EXERCISE INSTRUCTIONS ▸ Could you write out the opening lines of the data, word for word, stopping after the line that contains "effects: The shared node groups."?

COLLECTED MATERIAL ▸

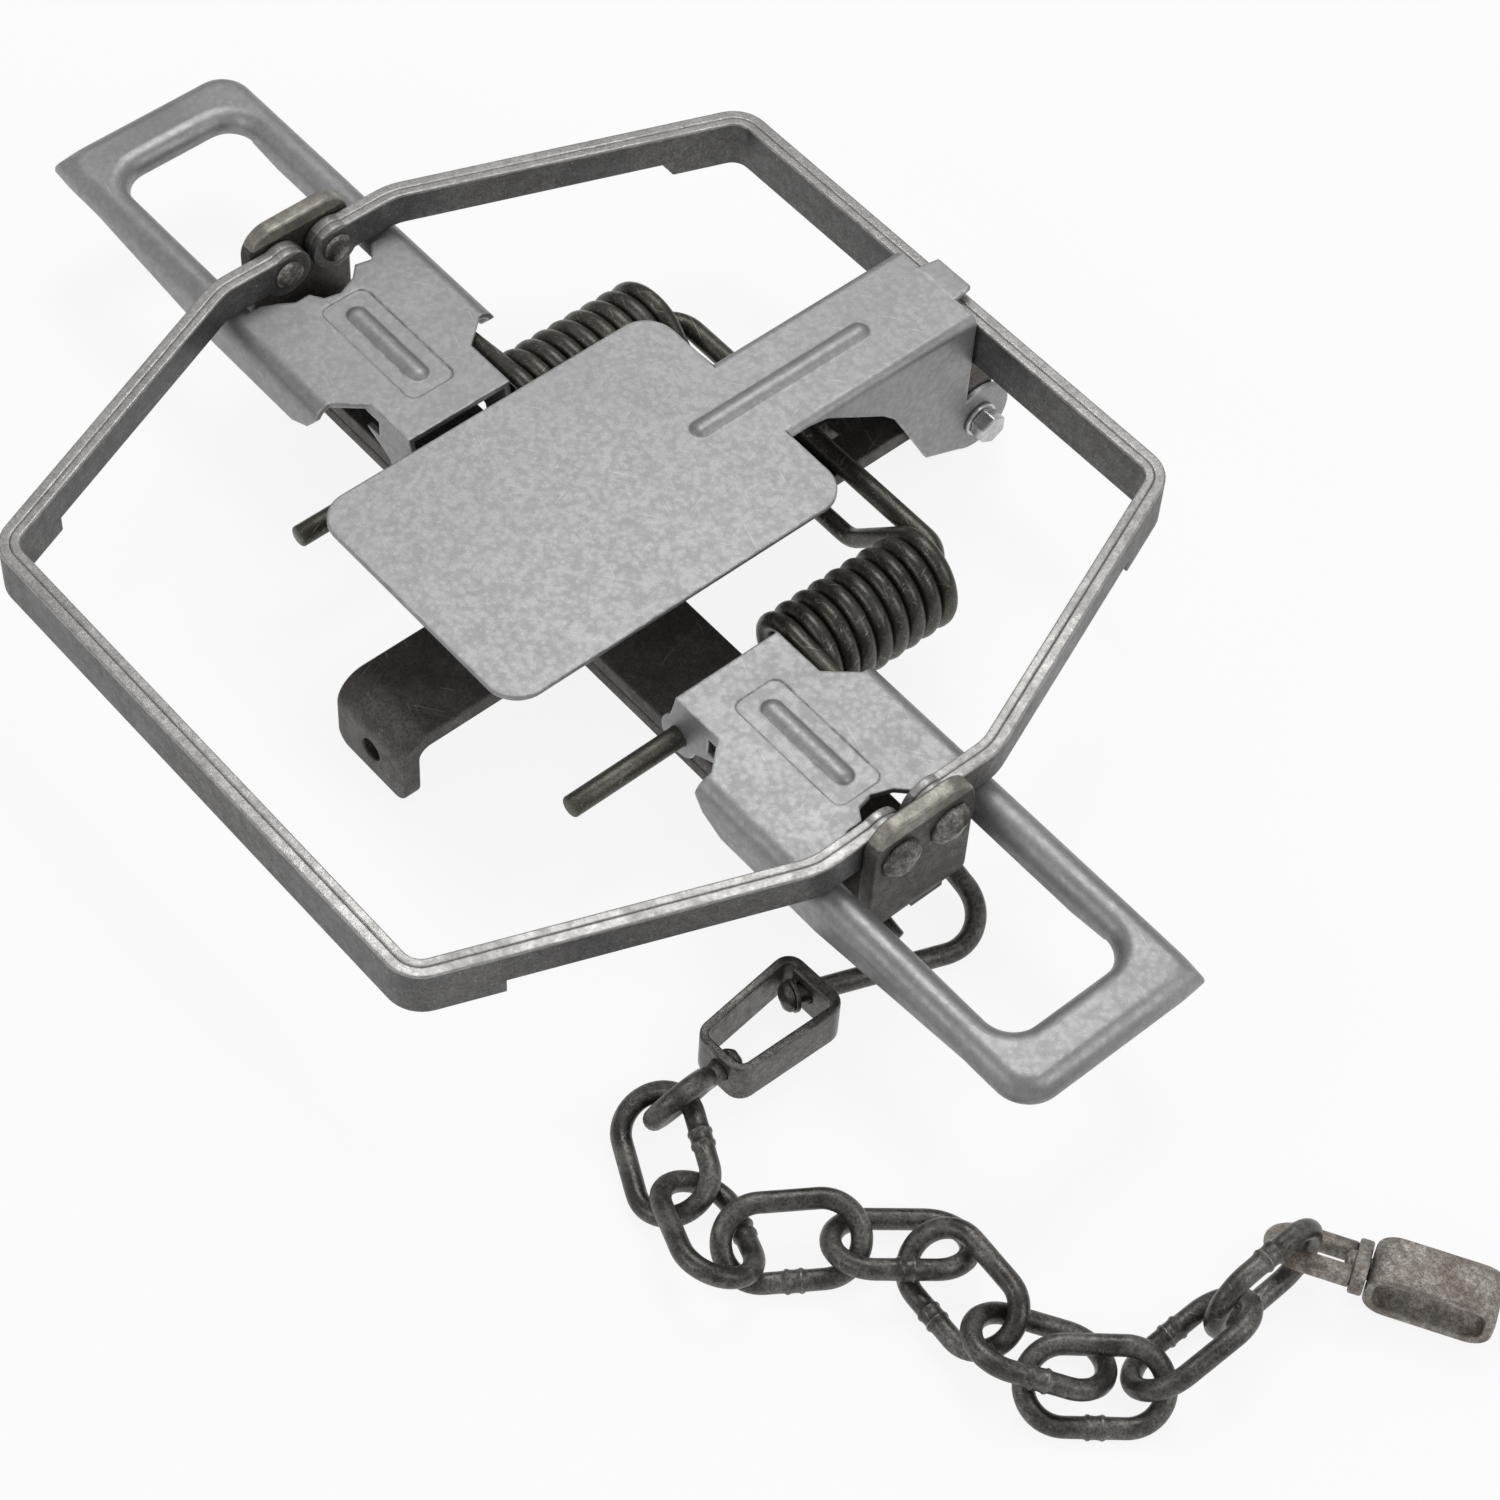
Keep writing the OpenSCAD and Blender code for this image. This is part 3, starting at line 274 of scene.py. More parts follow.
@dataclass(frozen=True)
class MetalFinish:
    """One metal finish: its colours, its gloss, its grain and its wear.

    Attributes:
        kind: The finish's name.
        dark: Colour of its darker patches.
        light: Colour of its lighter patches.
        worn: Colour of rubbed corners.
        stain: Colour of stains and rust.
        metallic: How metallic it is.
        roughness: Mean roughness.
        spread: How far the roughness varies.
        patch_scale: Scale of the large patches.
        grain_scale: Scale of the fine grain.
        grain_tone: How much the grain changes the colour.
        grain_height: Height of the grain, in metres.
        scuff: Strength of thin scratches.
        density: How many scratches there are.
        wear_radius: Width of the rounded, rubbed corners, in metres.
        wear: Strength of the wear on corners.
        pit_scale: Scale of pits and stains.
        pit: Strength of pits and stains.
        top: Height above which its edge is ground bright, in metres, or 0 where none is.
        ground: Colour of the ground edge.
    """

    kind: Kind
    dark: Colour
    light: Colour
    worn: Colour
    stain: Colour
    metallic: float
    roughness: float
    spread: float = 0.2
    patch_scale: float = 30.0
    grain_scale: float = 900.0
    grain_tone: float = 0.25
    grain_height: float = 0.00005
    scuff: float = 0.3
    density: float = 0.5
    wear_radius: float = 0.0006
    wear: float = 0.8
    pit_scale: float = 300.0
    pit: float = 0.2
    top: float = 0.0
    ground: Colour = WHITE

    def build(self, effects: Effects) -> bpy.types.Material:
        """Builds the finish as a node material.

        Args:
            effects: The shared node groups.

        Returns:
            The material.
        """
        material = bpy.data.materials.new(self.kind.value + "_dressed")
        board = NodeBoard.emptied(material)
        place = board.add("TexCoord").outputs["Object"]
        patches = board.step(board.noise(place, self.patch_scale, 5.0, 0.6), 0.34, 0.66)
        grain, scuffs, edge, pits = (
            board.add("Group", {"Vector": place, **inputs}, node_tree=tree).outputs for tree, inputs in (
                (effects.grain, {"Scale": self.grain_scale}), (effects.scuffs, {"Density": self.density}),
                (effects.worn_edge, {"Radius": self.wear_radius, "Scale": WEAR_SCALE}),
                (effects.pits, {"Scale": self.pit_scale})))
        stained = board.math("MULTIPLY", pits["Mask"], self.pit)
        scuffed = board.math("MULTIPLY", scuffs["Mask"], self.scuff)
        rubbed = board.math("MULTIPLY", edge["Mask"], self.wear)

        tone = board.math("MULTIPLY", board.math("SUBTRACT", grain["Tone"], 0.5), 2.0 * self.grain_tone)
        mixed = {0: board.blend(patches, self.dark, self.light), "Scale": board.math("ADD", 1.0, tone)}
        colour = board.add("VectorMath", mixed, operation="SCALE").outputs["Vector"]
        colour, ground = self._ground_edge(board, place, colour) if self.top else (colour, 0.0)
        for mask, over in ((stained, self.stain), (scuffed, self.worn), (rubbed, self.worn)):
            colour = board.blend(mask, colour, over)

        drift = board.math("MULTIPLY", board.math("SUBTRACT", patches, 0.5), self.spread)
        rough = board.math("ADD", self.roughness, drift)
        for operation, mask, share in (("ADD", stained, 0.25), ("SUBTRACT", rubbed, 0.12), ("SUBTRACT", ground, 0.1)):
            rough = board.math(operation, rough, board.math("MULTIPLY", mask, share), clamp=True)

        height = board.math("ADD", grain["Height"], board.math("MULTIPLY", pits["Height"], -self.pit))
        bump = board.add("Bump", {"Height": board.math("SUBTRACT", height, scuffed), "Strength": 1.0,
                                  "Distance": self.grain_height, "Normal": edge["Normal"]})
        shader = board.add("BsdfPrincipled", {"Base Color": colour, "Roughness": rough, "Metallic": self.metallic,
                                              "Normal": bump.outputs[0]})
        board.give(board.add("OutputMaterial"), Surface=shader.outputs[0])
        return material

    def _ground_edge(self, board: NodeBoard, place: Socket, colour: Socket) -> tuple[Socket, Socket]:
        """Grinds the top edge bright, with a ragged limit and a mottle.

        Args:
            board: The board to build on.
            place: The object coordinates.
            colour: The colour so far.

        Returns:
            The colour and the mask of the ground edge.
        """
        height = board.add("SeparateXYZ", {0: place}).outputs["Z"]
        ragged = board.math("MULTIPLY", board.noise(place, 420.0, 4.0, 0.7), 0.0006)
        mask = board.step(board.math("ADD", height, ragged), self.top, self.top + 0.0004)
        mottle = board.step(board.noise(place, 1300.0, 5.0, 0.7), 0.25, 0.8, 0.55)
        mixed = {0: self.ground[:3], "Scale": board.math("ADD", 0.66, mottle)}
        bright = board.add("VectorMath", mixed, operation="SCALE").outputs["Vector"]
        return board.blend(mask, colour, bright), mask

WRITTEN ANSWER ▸
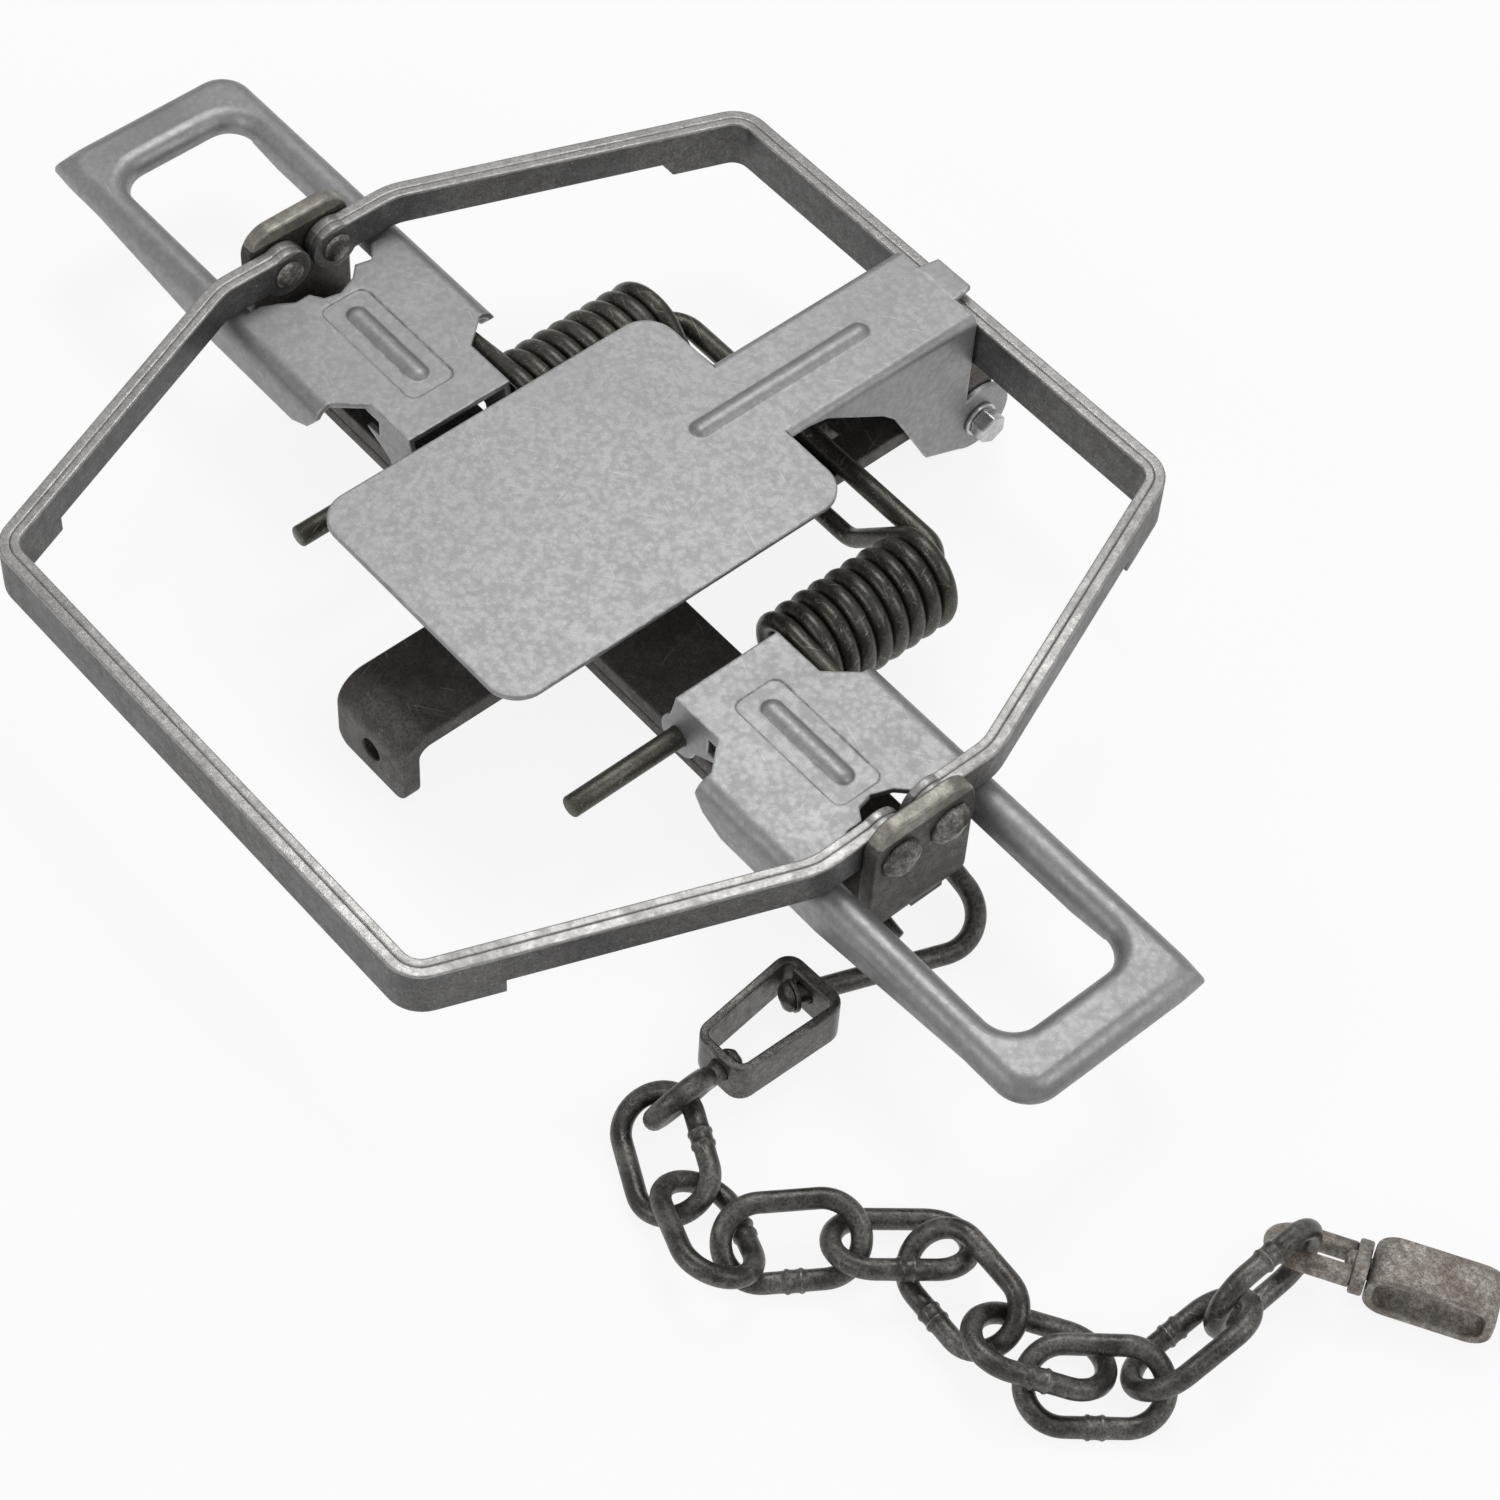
Keep writing the OpenSCAD and Blender code for this image. This is part 3, starting at line 274 of scene.py. More parts follow.
@dataclass(frozen=True)
class MetalFinish:
    """One metal finish: its colours, its gloss, its grain and its wear.

    Attributes:
        kind: The finish's name.
        dark: Colour of its darker patches.
        light: Colour of its lighter patches.
        worn: Colour of rubbed corners.
        stain: Colour of stains and rust.
        metallic: How metallic it is.
        roughness: Mean roughness.
        spread: How far the roughness varies.
        patch_scale: Scale of the large patches.
        grain_scale: Scale of the fine grain.
        grain_tone: How much the grain changes the colour.
        grain_height: Height of the grain, in metres.
        scuff: Strength of thin scratches.
        density: How many scratches there are.
        wear_radius: Width of the rounded, rubbed corners, in metres.
        wear: Strength of the wear on corners.
        pit_scale: Scale of pits and stains.
        pit: Strength of pits and stains.
        top: Height above which its edge is ground bright, in metres, or 0 where none is.
        ground: Colour of the ground edge.
    """

    kind: Kind
    dark: Colour
    light: Colour
    worn: Colour
    stain: Colour
    metallic: float
    roughness: float
    spread: float = 0.2
    patch_scale: float = 30.0
    grain_scale: float = 900.0
    grain_tone: float = 0.25
    grain_height: float = 0.00005
    scuff: float = 0.3
    density: float = 0.5
    wear_radius: float = 0.0006
    wear: float = 0.8
    pit_scale: float = 300.0
    pit: float = 0.2
    top: float = 0.0
    ground: Colour = WHITE

    def build(self, effects: Effects) -> bpy.types.Material:
        """Builds the finish as a node material.

        Args:
            effects: The shared node groups.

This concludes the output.